またオフラインオフィスには完全密封型テレブースや簡易型テレブースを設置、在宅勤務と出勤者をつなぐスペースを設けました。

関係者同志の打ち合わせにもオンラインツールを活用し、対面の際は大勢での打ち合わせは避け、社内外での面談の際にはマスクを着用し、参加者と一定距離を保ち、短時間で終了するように努めているといいます。参考

株式会社なゆたネット

同社は従業員への福利厚生における課題として、福利厚生パッケージサービスを導入していたが、ほとんど利用されていなかったこと、仕出し弁当による昼食補助を実施していたが、新型コロナウイルス感染症以降は在宅勤務者が利用できず不平等だったことから、食事補助サービス「チケットレストラン」の導入に至りました。
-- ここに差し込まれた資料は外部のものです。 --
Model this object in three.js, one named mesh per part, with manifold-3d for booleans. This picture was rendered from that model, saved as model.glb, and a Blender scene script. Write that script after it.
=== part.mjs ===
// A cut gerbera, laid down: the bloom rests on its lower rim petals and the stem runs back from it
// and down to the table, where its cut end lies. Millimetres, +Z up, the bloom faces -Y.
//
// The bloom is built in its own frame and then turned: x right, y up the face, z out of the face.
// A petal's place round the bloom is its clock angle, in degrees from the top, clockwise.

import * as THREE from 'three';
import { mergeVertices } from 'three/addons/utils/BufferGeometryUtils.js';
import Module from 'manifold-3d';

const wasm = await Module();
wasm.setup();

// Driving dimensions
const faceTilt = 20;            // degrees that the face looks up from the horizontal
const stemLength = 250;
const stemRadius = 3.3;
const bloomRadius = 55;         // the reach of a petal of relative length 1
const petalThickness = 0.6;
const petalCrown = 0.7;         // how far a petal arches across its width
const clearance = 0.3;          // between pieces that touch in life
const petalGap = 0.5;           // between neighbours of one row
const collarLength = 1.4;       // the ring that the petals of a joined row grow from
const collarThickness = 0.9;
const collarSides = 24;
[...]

すると在宅勤務や出向など、多様な勤務形態でも平等に福利厚生を提供できるようになり、福利厚生の利用率が、ほぼゼロであったところ「チケットレストラン」を導入した結果、90%の利用率にまで向上。全員が利用する福利厚生制度の制定に大きく近づきました。(参考

日本エア・リキード合同会社

産業・医療ガスの製造販売を行う同社は、リモートワークの導入に伴い、従業員をリモートでもケアできる非課税の手当として利用できるサービスを探していた中で、食事補助サービス「<チケットレストラン」を導入しました。利用率が高く、導入を決定した企業担当者も驚いているといいます。
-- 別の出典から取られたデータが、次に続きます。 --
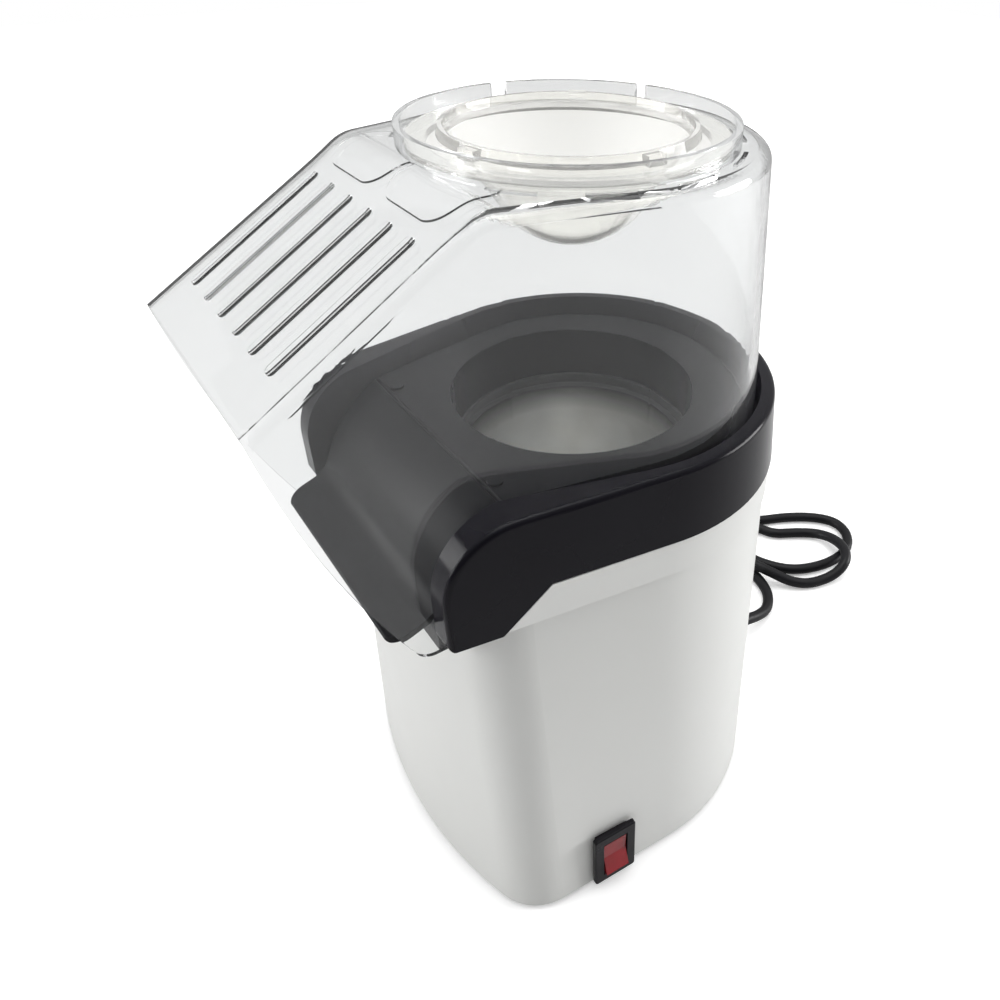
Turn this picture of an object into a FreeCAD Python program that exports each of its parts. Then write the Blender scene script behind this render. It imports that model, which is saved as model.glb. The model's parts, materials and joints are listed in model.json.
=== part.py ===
import FreeCAD, Part
import math
import os

# Hot-air popcorn maker, millimetres, +Z up, front (spout) towards -Y, switch on the +X side.
# Origin: on the surface the feet stand on, below the middle of the tower.

V = FreeCAD.Vector

# ---------------------------------------------------------------- driving dimensions
SHELL_Y = 26.0          # axis of the round back of the tower, trim band, deck and lid
AXIS_Y = 22.0           # axis of chamber, heater, fan and measuring cup
BASE_Z = 3.0            # lower edge of the housing, above the feet
LEDGE_Z = 156.0         # small ledge round the tower, below the trim band
NECK_Z = 169.5          # above this the housing narrows to slip inside the trim band
DECK_Z = 192.0          # flat deck round the chamber mouth
BAND_TOP_Z = 196.5      # rim of the trim band
LID_TOP_Z = 280.0       # flat top of the lid
WALL = 2.2              # moulded plastic wall

CREASE_Y = -35.0        # where the flat deck ends and the chute starts
CREASE_DROP = 28.0      # slope of the chute at the crease, degrees
DROP_R = 48.0           # radius of the curved chute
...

サービスの利用開始に伴い、利用できる加盟店を共有する社内掲示板も作成され、そこでは社員の皆様のコミュニケーションが発生しています。

終わりに

リモートワークでは各社でコミュニケーション課題が発生しています。しかしながら、リモートワークは1973年頃にアメリカ・カリフォルニア州・ロスアンゼルス近郊でエネルギー危機、マイカー通勤による大気汚染緩和を目的として開始されており(参考)、日本では1984年9月に日本電気株式会社(NEC)「C&Cサテライトオフィス」を吉祥寺に開設、これは日本および世界においても初めてのサテライトオフィスの試みでした。(参考)つまりリモートワークは、2019年の新型コロナウイルス感染症拡大をきっかけに急速に普及しましたが、特別新しいものではないことから、各社が試行錯誤した歴史や事例が多数存在しています。リモートワークにおけるコミュニケーション課題も、皆様の会社でもきっと解決できるでしょう。

解決策には、ツール導入やランチタイムなどを活用するコミュニケーション機会の増加など、いくつかの手法があります。ぜひトライアルとしての導入なども検討してはいかがでしょうか。